Sunday, August 17, 2008

For the lack of an editor . . .

One thing

. . . leads to

. . . another

. . . and this morning I bump into a page on the Discovery Channel website

that says HDTVs are speeding up climate change due to the Nitrogen Trifluoride used in their production:
According to University of California researchers, the gas flat-panel displays exhaust is 17,200 worse for the planet than carbon dioxide.

That's because the gas in question - Nitrogen Trifluoride (NF3) - is 17,200 better at trapping heat in the atmosphere over a hundred-year period than the much-maligned and best-known greenhouse gas, CO2.

Well, the lack of a unit of measure for that number--17,200--made me pause. Did the author mean 17,200 TIMES or 17,200 PERCENT? There's a 10,000 percent (or 100 times) difference between those two units!

As it turned out, the author offered readers a clue later on:
Today, researchers say production of NF3 has reached 4,000 tonnes a year. If this year's entire output was released into the atmosphere, it would have a warming effect equivalent to 67 million tonnes of carbon dioxide.
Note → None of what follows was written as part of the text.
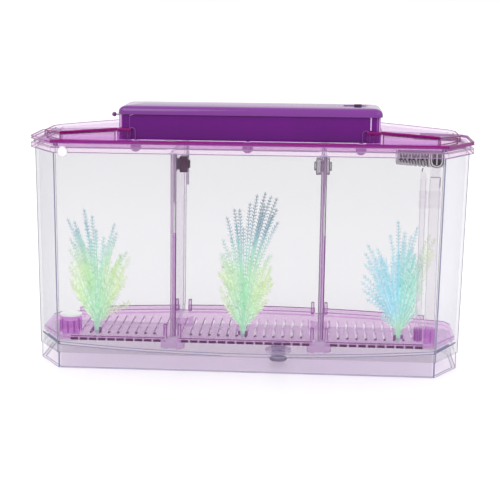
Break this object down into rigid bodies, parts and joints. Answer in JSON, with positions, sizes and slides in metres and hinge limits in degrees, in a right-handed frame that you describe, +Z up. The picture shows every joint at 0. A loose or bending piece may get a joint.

I posted a comment on the page:
Where's the editor for this article? "17,200 worse" doesn't make sense! Is that "17,200 TIMES worse"? "17,200 PERCENT worse"? . . . I guess I can calculate it. 67,000,000/4,000 = 16,750. So the missing word is "times."

But it is too bad no editor was there to catch the grammatical error (repeated twice) that left out the vital word.

On the other hand, then, too, it would have been nice if the author and/or an editor would have done a FACT-check to determine if "16,750 times" is really the correct number (rather than the [apparently] "17,200 times" reported), or whether the idea that 4,000 tonnes of NF3 produces the same warming effect as 67 million tonnes of carbon dioxide is really accurate.

I wonder where that 17,200 number really came from? And why it doesn't match the 67 million tonnes/4,000 tonnes comparison?

I'll be curious to see how Discovery Channel handles my query and comment. Are they going to quietly correct the error(s) and leave my comment unpublished? Or . . . ???